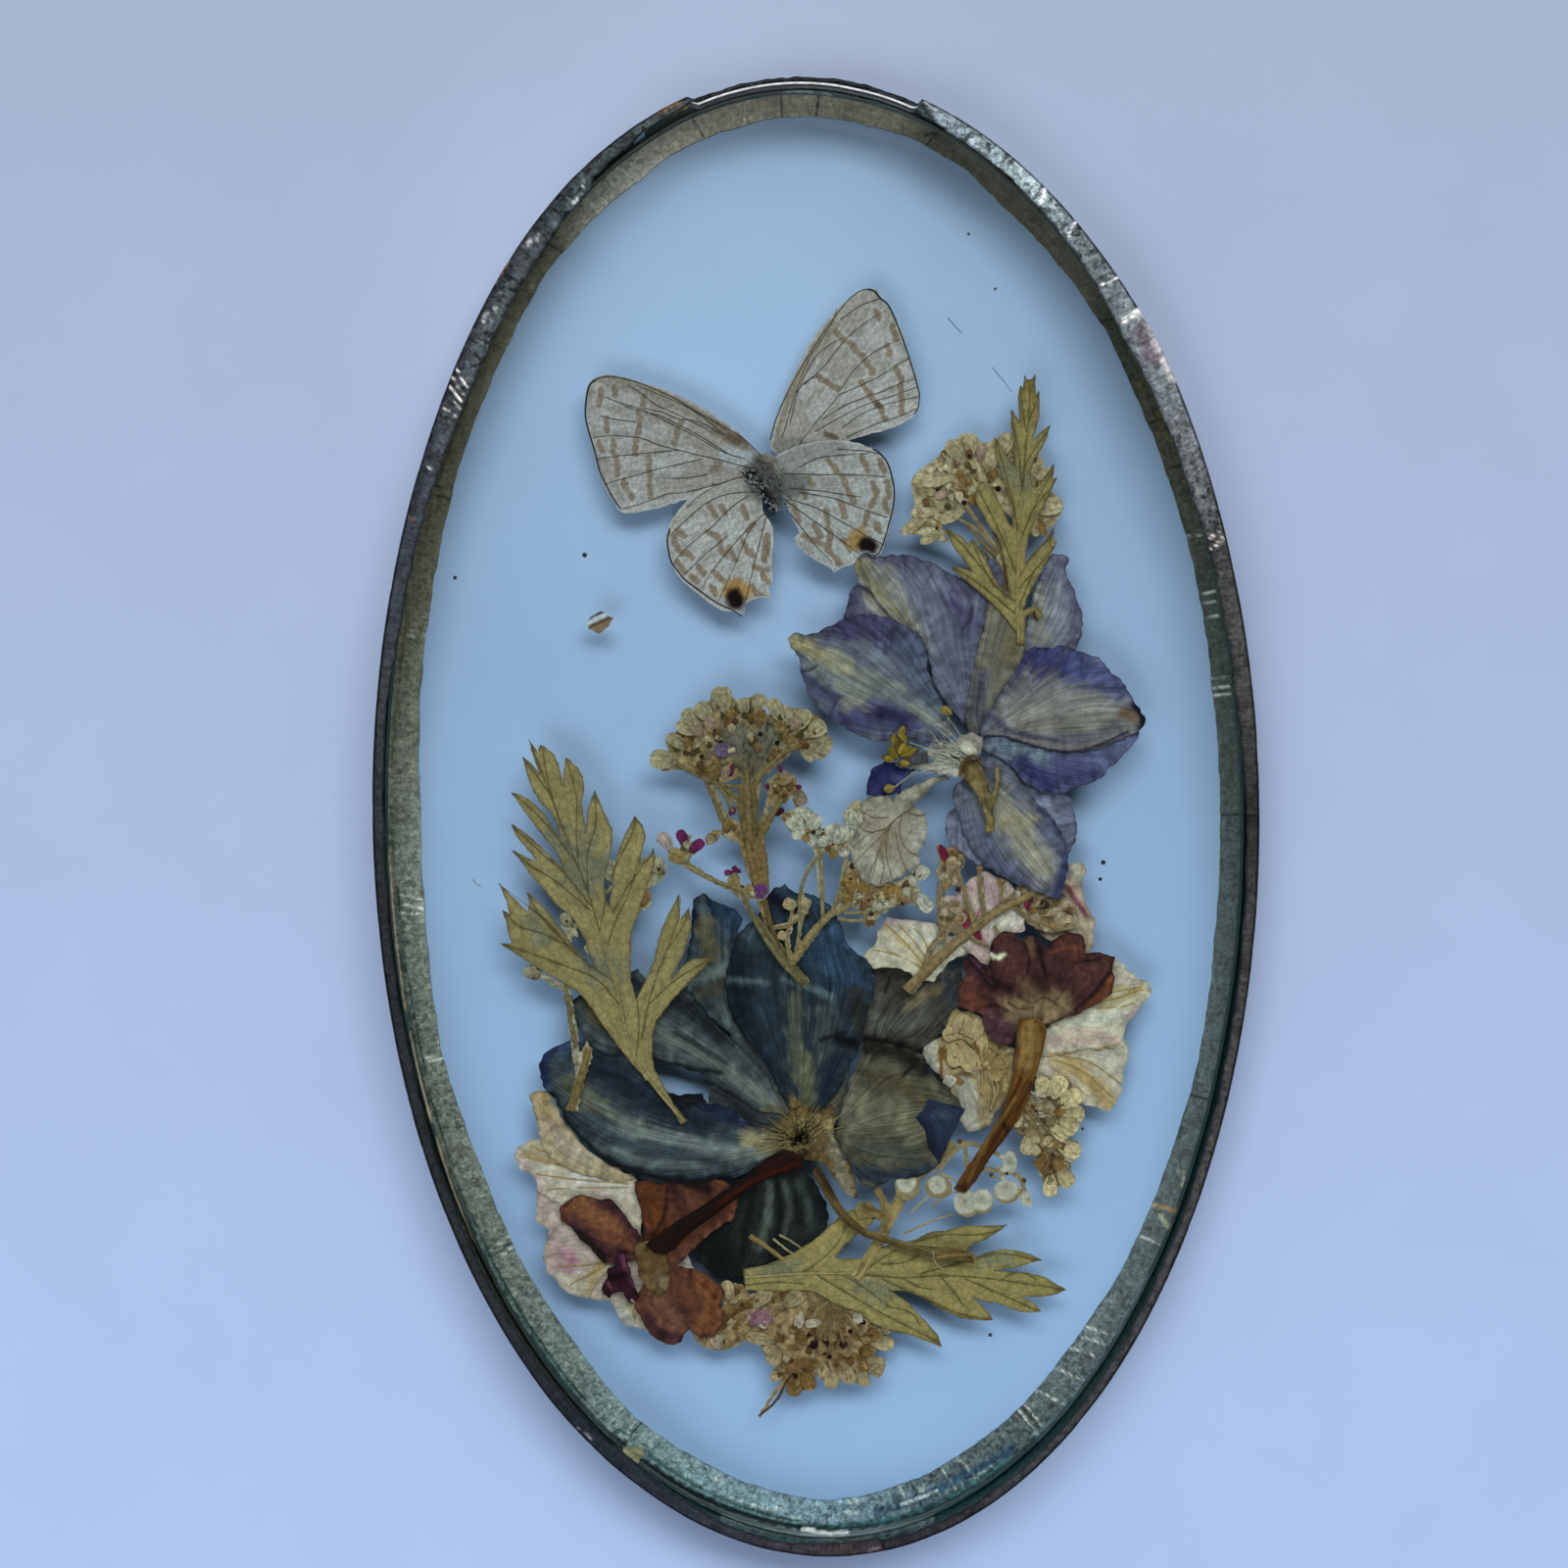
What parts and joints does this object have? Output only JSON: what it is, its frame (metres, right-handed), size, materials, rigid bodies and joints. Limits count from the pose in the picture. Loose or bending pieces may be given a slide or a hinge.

# # # # #

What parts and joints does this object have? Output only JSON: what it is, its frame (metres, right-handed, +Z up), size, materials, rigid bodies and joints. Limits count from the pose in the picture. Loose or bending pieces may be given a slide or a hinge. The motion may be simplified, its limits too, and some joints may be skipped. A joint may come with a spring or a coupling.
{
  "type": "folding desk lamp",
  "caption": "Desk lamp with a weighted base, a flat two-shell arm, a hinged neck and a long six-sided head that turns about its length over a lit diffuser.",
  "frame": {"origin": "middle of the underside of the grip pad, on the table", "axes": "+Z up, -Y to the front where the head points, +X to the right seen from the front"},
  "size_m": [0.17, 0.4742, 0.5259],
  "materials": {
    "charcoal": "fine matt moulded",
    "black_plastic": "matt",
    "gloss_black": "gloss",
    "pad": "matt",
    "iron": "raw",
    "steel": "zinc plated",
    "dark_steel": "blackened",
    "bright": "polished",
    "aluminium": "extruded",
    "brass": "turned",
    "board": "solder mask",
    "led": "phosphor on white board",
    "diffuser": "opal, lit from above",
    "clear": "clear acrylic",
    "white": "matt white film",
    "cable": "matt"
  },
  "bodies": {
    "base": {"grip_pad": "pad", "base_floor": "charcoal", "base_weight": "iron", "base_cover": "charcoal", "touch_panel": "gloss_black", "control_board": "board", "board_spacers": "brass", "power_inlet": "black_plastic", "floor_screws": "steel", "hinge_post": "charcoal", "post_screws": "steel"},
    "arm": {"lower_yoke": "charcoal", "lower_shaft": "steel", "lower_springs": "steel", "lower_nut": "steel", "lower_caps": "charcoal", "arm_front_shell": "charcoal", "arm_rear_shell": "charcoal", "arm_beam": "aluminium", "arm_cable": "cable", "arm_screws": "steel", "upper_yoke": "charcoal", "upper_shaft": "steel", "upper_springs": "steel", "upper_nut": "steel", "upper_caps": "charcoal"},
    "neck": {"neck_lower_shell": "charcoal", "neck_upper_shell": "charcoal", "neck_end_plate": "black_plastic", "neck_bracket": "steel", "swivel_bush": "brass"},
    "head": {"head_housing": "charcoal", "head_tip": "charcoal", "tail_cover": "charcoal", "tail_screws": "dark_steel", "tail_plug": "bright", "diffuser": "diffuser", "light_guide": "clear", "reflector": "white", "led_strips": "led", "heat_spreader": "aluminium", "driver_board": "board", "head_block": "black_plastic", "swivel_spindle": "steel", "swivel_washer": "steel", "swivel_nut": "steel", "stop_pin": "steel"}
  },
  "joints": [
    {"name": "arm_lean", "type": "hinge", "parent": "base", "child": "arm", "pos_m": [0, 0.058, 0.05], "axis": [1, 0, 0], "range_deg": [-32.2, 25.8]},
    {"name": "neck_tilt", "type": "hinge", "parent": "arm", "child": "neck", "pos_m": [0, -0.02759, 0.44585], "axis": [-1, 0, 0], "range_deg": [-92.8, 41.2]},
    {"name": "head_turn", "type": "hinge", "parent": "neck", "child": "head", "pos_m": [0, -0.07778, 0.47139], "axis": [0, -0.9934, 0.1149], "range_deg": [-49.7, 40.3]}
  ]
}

# # # # #

DIRECTIONS FOR THIS TASK:
Which lines hold the word "given"? Show each one.

THE RESULT:
What parts and joints does this object have? Output only JSON: what it is, its frame (metres, right-handed), size, materials, rigid bodies and joints. Limits count from the pose in the picture. Loose or bending pieces may be given a slide or a hinge.
What parts and joints does this object have? Output only JSON: what it is, its frame (metres, right-handed, +Z up), size, materials, rigid bodies and joints. Limits count from the pose in the picture. Loose or bending pieces may be given a slide or a hinge. The motion may be simplified, its limits too, and some joints may be skipped. A joint may come with a spring or a coupling.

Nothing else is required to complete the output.